Assinalando que a extrema-direita italiana recorre ao típico discurso de que são os imigrantes que estão a roubar postos de trabalho aos italianos, Leonardo Palmisano sublinha que "os dados estatísticos dizem exatamente o contrário: se não fossem os estrangeiros, sobretudo os não europeus, por exemplo na agricultura, o sistema agrícola italiano colapsaria", até porque "o trabalho agrícola em Itália é muito pesado", exige muita mão-de-obra, "pois a mecanização da produção agrícola é residual".
Ainda assim, "muito frequentemente, os mesmos agricultores que utilizam mão-de-obra estrangeira, imigrante, são depois aqueles que votam na extrema-direita", levados pelo seu discurso racista, quando, na verdade, argumenta, "o racismo é muito útil para o funcionamento de um mercado de trabalho que quer salários baixos e direitos baixos".
"A segregação é muito útil à manutenção de uma parte substancial do sistema produtivo italiano, não só na agricultura, mas também na indústria e sobretudo serviços. O racismo é instrumental à manutenção de um sistema económico que se alimentou no trabalho clandestino ou semiclandestino", diz o sociólogo, autor também de um livro sobre as redes mafiosas de recrutamento de imigrantes ilegais.
Segundo Palmisano, que entrevistou cerca de uma centena de imigrantes que chegaram a Itália e passaram pela experiência dos centros de requerentes de asilo, do trabalho clandestino e foram vítimas de violência, a situação hoje é particularmente alarmante, até porque "a Itália tem um governo vincadamente de direita que não é comparável aos anteriores governos de direita de [Sílvio] Berlusconi", o falecido magnata fundador do Força Itália (o outro partido que forma a coligação no poder, atualmente liderado por Antonio Tajani).
"Este governo tem no seu seio duas forças descendentes da direita mussoliniana, que nunca confrontou o racismo fascista, e da direita 'leghista' [da Liga], que nunca confrontou o racismo face ao sul. E este governo não enfrenta o tema do racismo como deveria", diz, acrescentando que tal tem favorecido um aumento da "agressividade" da direita radical, sobretudo aquela mais próxima dos Irmãos de Itália ('Fratelli d'Italia'), tanto a nível de "ideias racistas propagadas nas redes sociais", como de atos de violência e agressões físicas cometidos por parte de membros de grupos de extrema-direita e visando estrangeiros.

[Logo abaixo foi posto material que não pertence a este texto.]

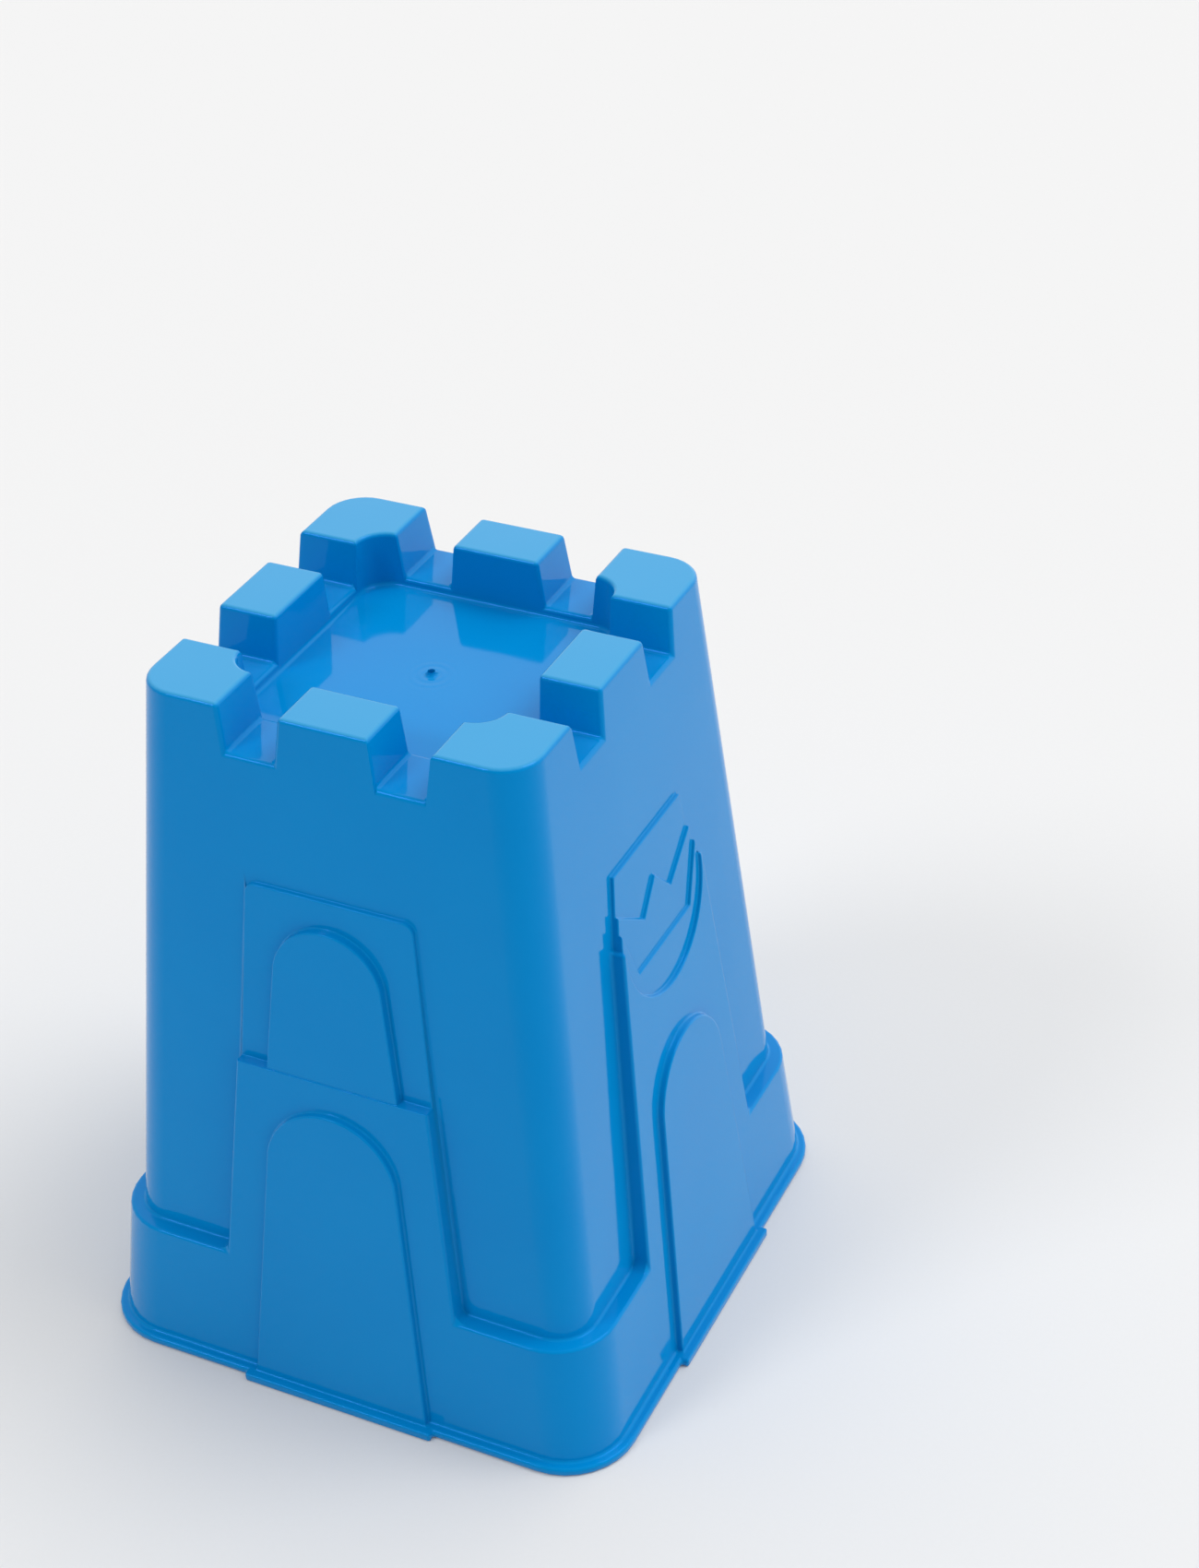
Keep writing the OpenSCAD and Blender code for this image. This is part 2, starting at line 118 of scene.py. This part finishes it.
def bump(tree, height, distance, strength, normal=None):
    """A bump this many metres high, laid over another bump when one is given."""
    inputs = {"Height": height, "Distance": distance, "Strength": strength}
    if normal is not None:
        inputs["Normal"] = normal
    return add_node(tree, "ShaderNodeBump", **inputs).outputs["Normal"]


def feed_ripples(tree, place):
    """Rings round the feed point in the middle of the deck, dying out a few millimetres from it."""
    times = {"operation": "MULTIPLY"}
    level = add_node(tree, "ShaderNodeVectorMath", times, i0=place, i1=(1.0, 1.0, 0.0)).outputs["Vector"]
    off_axis = add_node(tree, "ShaderNodeVectorMath", {"operation": "LENGTH"}, i0=level).outputs["Value"]
    phase = add_node(tree, "ShaderNodeMath", times, i0=off_axis, i1=math.tau / RIPPLE).outputs["Value"]
    rings = add_node(tree, "ShaderNodeMath", {"operation": "SINE"}, i0=phase).outputs["Value"]
    fade = spread(tree, off_axis, RIPPLES_FROM, RIPPLES_TO, low=1.0, high=0.0)
    return add_node(tree, "ShaderNodeMath", times, i0=rings, i1=fade).outputs["Value"]


STREAK = 40 * MM
PATCH = 12 * MM
SHRINK_WAVE = 30 * MM
MOULD_GRAIN = 0.8 * MM
RIPPLE = 2.2 * MM
RIPPLES_FROM = 2 * MM
RIPPLES_TO = 8 * MM
# painted highlight: the heights over which the battlement tops fade to a paler blue
TOP_HIGHLIGHT_FROM = TOP_Z - 0.5 * MM
TOP_HIGHLIGHT_TO = TOP_Z - 0.1 * MM


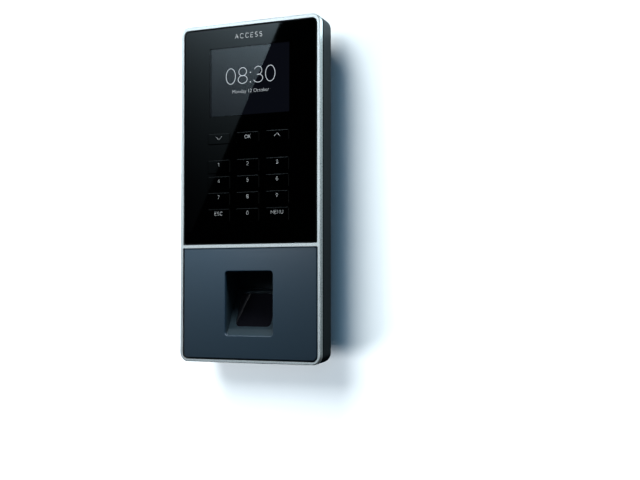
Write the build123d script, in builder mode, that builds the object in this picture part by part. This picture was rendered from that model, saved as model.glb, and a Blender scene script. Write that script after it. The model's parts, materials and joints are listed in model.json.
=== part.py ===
from build123d import *
from math import atan2, cos, sin
import os

# Wall-mounted fingerprint and card terminal.
# Millimetres. X to the viewer's right, Z up, Y from the viewer towards the wall.
# The wall is the plane Y = 0, and the origin is the centre of the bracket's screw pattern.
# Depths are counted from the front frame's face back towards the wall.

os.makedirs("parts", exist_ok=True)

# ---------------------------------------------------------------- overall size
TERMINAL_DEPTH = 32.0
FRAME_WIDTH = 100.4
FRAME_HEIGHT = 214.6
FRAME_CORNER = 5.6
TOP_RIM = 2.4
SIDE_RIM = 2.0
LOWER_RIM = 1.7
FRAME_DEPTH = 3.6
CROSSBAR_TOP = -33.1
CROSSBAR_BOTTOM = -35.4
UPPER_WIDTH = FRAME_WIDTH - 2 * SIDE_RIM
UPPER_TOP = FRAME_HEIGHT / 2 - TOP_RIM
UPPER_CORNER = FRAME_CORNER - SIDE_RIM
LOWER_WIDTH = FRAME_WIDTH - 2 * LOWER_RIM
LOWER_BOTTOM = LOWER_RIM - FRAME_HEIGHT / 2
LOWER_CORNER = FRAME_CORNER - LOWER_RIM
CROSSBAR_CORNER = 0.9
FRAME_EDGE = 0.4
FRAME_INNER_EDGE = 0.25

# ---------------------------------------------------------------- face panels
PANEL_GAP = 0.08
PANEL_BACK = 2.4
UPPER_SLOT = 0.6
LOWER_SLOT = 0.65
LOWER_TOP_SLOT = 0.15
UPPER_BEVEL = 0.25
LOWER_BEVEL = 0.55
UPPER_RECESS = 0.4
LOWER_RECESS = 0.35

# ---------------------------------------------------------------- display
DISPLAY_Z = 69.9
LENS_WIDTH = 57.6
LENS_HEIGHT = 43.2
LENS_FLANGE = 1.7
LENS_STEP = 1.4
LENS_BACK = 2.2
LENS_GAP = 0.2
LENS_CORNER = 0.6
FLANGE_CLEARANCE = 0.08
GASKET_BACK = 2.6
LCD_WIDTH = 69.2
LCD_HEIGHT = 50.0
LCD_BACK = 5.0
LCD_GLASS = 0.8
LCD_MARGIN = 0.8
LCD_CLEARANCE = 0.1
LCD_WINDOW_CLEARANCE = 0.8
LCD_FLEX_WIDTH = 22.0
LCD_FLEX_Z = 52.0
LCD_FLEX_SLOT = 7.0
LCD_SCREW_X = 37.2
LCD_SCREW_Z = 16.0
RETAINER_WIDTH = 77.6
RETAINER_HEIGHT = 52.0
RETAINER_BACK = 5.5
RETAINER_CORNER = 1.5
FLEX_SLOT_CLEARANCE = 1.5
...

"É um fenómeno que cresceu com Meloni mas que ele próprio aumenta o consenso em torno do 'governo Meloni'", observa, completando que a direita radical italiana "é profundamente islamofóbica", a tal ponto que, embora seja também antissemita, se colocou, "de uma forma hipócrita", ao lado do governo israelita, também de direita radical, dirigido por Benjamin Netanyahu, "sem tomar qualquer posição, nem sequer humanitária, em defesa do povo palestiniano".
Admitindo à Lusa que recebe "dezenas" de insultos por dia através das redes sociais, designadamente no X, "cada vez mais uma plataforma usada por racistas", o sociólogo garante, todavia, que "isso não é nada" comparando com a verdadeira violência e ameaças que tantos estrangeiros, sobretudo com cor de pele diferente, sofrem todos os dias em Itália, e que na maior parte dos casos nem chegam a denunciar às autoridades.